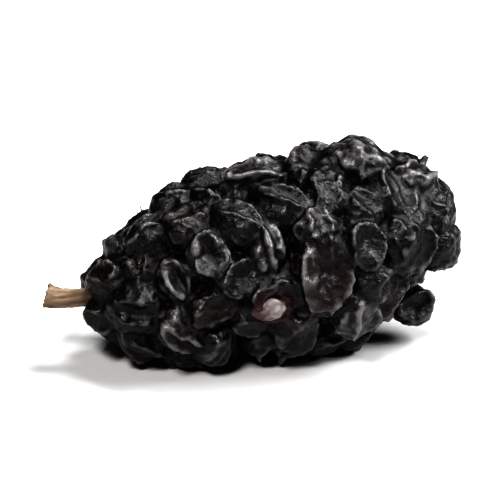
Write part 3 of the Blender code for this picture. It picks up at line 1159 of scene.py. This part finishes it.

· · · ·

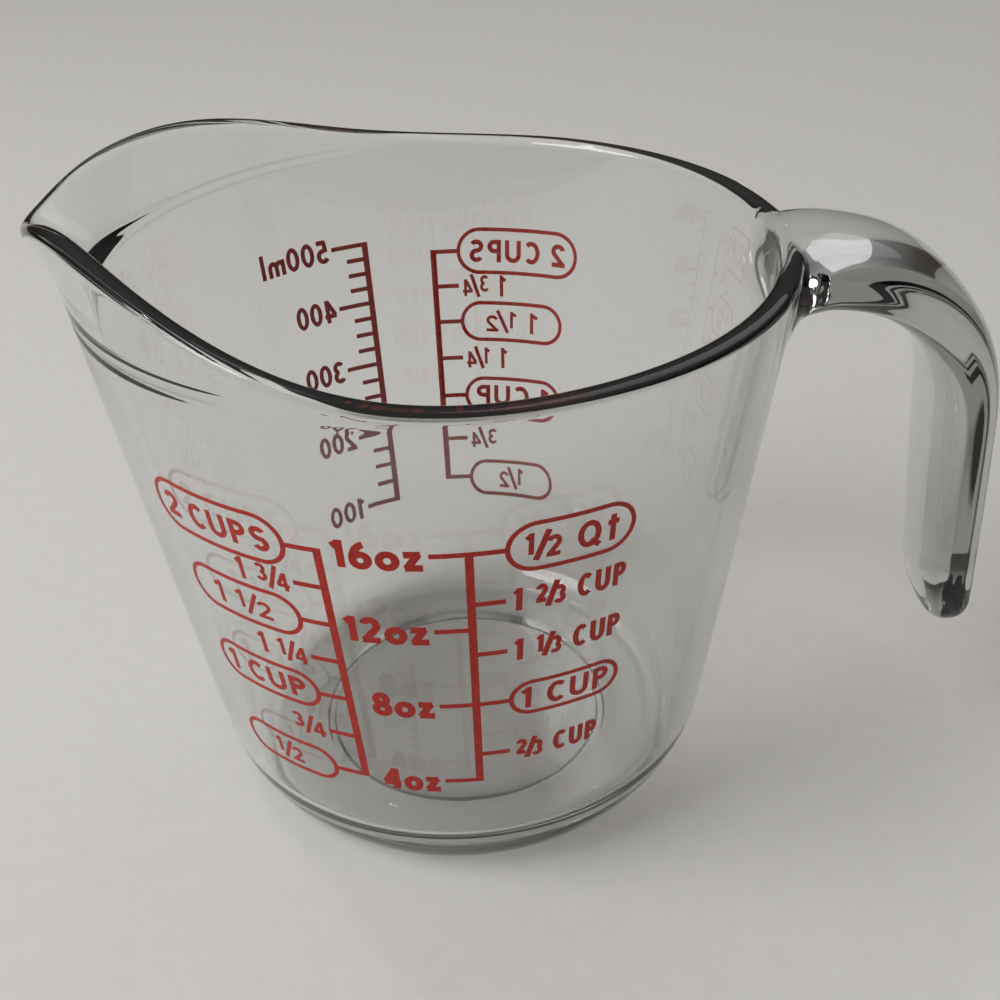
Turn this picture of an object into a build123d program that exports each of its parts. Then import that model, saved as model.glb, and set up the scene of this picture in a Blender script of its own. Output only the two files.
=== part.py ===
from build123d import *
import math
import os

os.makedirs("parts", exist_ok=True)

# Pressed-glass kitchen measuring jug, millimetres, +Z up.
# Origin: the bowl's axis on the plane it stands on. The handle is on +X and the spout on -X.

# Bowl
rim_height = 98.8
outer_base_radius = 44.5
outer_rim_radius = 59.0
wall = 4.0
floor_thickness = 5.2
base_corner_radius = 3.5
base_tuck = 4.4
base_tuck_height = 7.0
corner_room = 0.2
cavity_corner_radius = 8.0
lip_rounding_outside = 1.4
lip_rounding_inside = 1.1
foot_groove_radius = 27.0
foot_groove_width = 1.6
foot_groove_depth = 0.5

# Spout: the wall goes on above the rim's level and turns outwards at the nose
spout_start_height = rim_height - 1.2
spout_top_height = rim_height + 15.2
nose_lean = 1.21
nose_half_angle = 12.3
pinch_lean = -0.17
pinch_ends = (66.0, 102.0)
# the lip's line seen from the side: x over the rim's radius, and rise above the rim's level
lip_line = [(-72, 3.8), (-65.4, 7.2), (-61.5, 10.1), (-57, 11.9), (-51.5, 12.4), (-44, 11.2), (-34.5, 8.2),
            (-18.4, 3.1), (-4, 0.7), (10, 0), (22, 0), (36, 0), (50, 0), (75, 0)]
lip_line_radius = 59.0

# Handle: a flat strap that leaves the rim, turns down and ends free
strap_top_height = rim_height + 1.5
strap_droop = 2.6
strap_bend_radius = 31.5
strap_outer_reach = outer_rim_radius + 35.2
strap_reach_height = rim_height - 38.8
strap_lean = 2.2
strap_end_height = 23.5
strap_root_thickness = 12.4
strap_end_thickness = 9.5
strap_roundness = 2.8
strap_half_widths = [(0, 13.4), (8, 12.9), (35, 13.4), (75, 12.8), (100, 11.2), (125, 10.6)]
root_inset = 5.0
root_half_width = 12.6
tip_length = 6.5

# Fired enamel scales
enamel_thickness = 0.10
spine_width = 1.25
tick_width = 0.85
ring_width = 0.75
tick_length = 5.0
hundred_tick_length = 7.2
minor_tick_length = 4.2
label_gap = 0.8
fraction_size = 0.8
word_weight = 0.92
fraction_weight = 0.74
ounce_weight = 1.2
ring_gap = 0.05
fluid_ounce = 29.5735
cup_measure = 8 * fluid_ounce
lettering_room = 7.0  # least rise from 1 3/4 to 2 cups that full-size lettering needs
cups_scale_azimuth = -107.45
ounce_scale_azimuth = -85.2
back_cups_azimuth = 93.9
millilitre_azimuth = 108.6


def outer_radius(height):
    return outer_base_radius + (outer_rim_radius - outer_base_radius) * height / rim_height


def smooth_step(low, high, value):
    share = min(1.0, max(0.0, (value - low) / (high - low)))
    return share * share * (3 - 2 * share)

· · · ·

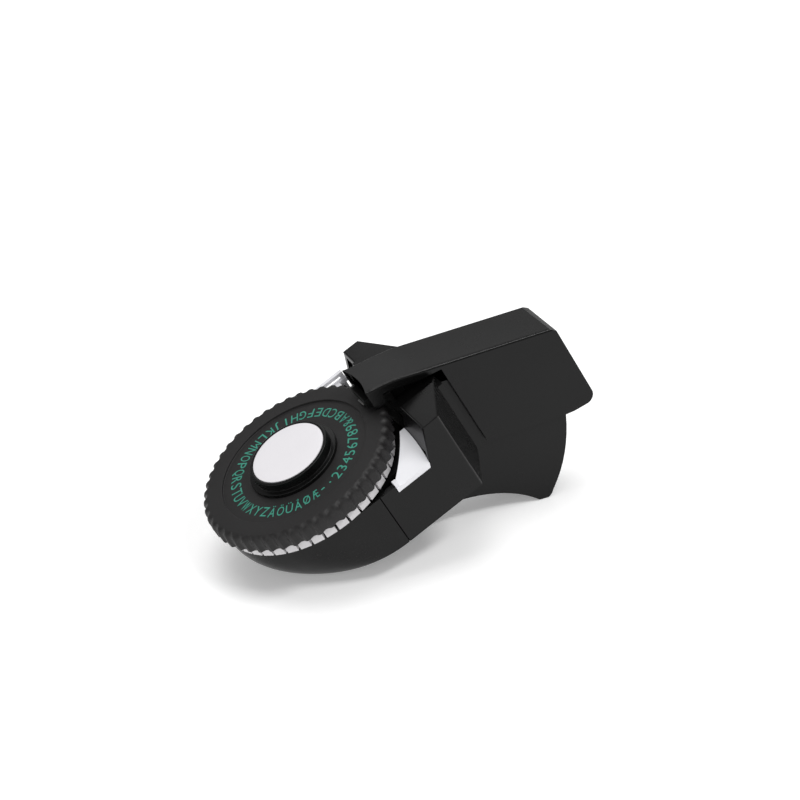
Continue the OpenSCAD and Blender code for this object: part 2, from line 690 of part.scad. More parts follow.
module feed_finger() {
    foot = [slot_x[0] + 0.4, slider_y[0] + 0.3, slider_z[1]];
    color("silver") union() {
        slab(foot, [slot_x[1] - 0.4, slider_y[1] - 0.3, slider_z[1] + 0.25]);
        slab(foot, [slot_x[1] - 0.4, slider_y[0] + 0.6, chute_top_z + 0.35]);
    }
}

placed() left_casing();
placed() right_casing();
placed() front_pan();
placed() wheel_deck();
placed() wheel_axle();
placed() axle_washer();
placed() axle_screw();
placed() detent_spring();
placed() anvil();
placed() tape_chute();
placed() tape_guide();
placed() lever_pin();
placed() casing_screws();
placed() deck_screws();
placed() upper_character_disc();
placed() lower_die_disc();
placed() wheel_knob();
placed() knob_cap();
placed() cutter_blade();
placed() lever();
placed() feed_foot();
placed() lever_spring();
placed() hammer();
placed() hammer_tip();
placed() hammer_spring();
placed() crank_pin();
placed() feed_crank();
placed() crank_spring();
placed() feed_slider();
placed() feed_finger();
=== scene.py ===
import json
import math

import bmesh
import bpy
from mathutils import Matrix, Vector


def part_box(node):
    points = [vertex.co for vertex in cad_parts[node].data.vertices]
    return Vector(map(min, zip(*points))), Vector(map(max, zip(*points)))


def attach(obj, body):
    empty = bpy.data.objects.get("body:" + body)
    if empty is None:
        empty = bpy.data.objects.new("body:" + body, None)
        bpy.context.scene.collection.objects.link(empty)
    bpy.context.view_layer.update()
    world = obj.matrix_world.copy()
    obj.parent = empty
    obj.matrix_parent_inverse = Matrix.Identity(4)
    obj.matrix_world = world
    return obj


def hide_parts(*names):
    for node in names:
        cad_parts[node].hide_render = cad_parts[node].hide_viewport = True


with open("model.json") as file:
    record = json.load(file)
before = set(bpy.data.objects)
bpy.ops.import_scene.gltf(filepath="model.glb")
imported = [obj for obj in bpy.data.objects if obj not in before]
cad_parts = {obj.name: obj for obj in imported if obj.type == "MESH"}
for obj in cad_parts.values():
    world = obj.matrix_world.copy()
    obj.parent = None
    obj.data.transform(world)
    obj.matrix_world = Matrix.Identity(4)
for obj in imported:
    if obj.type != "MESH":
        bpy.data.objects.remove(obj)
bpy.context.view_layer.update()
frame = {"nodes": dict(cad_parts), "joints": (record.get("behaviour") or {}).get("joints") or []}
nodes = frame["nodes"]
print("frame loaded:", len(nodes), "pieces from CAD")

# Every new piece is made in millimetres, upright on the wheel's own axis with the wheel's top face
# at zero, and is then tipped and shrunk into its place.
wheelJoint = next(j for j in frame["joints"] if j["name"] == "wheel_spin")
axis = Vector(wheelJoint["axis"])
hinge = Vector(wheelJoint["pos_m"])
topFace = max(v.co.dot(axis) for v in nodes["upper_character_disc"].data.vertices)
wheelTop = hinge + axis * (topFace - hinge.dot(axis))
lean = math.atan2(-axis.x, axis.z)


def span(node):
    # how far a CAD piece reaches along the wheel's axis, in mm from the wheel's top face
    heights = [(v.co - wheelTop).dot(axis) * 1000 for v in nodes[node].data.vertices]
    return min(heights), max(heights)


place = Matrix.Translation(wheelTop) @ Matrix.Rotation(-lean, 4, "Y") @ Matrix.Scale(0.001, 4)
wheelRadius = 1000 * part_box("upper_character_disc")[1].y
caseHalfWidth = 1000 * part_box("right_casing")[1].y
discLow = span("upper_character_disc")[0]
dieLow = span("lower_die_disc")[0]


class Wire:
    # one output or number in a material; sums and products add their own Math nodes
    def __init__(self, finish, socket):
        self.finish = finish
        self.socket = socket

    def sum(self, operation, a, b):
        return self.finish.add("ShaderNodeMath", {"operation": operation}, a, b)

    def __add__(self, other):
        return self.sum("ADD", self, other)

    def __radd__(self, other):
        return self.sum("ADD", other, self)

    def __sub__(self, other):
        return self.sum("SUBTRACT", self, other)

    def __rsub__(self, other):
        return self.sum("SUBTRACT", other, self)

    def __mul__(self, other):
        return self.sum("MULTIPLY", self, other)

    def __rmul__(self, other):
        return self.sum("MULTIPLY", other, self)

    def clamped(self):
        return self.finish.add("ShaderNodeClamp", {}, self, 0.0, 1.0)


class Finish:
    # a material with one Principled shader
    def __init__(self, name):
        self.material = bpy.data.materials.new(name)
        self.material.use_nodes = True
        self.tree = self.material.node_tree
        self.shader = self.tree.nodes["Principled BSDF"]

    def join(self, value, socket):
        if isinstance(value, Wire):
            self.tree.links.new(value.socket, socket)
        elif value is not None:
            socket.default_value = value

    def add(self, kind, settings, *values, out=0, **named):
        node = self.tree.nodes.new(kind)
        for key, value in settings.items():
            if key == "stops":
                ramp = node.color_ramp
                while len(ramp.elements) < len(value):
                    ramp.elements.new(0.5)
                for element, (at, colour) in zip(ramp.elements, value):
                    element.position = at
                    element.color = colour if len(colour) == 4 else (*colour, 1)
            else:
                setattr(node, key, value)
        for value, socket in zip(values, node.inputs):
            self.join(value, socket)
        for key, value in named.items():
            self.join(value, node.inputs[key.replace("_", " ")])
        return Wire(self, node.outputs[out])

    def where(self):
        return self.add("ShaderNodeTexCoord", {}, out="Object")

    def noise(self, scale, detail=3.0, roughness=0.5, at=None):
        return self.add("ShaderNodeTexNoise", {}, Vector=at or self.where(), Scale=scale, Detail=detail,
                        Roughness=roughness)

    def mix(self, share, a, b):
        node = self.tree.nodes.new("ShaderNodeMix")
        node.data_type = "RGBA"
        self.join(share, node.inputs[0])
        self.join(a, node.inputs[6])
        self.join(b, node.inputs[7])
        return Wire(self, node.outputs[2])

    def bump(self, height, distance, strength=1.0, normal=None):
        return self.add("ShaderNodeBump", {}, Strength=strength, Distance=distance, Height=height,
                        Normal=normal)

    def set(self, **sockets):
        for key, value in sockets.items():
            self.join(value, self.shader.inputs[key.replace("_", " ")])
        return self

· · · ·

§ THE EXERCISE
Print exactly the run of lines that starts at the line with "placed() left_casing();" and ends at the line with "cad_parts[node].hide_render = cad_parts[node].hide_viewport". Leave out every other line.

§ TASK SOLUTION
placed() left_casing();
placed() right_casing();
placed() front_pan();
placed() wheel_deck();
placed() wheel_axle();
placed() axle_washer();
placed() axle_screw();
placed() detent_spring();
placed() anvil();
placed() tape_chute();
placed() tape_guide();
placed() lever_pin();
placed() casing_screws();
placed() deck_screws();
placed() upper_character_disc();
placed() lower_die_disc();
placed() wheel_knob();
placed() knob_cap();
placed() cutter_blade();
placed() lever();
placed() feed_foot();
placed() lever_spring();
placed() hammer();
placed() hammer_tip();
placed() hammer_spring();
placed() crank_pin();
placed() feed_crank();
placed() crank_spring();
placed() feed_slider();
placed() feed_finger();
=== scene.py ===
import json
import math

import bmesh
import bpy
from mathutils import Matrix, Vector


def part_box(node):
    points = [vertex.co for vertex in cad_parts[node].data.vertices]
    return Vector(map(min, zip(*points))), Vector(map(max, zip(*points)))


def attach(obj, body):
    empty = bpy.data.objects.get("body:" + body)
    if empty is None:
        empty = bpy.data.objects.new("body:" + body, None)
        bpy.context.scene.collection.objects.link(empty)
    bpy.context.view_layer.update()
    world = obj.matrix_world.copy()
    obj.parent = empty
    obj.matrix_parent_inverse = Matrix.Identity(4)
    obj.matrix_world = world
    return obj


def hide_parts(*names):
    for node in names:
        cad_parts[node].hide_render = cad_parts[node].hide_viewport = True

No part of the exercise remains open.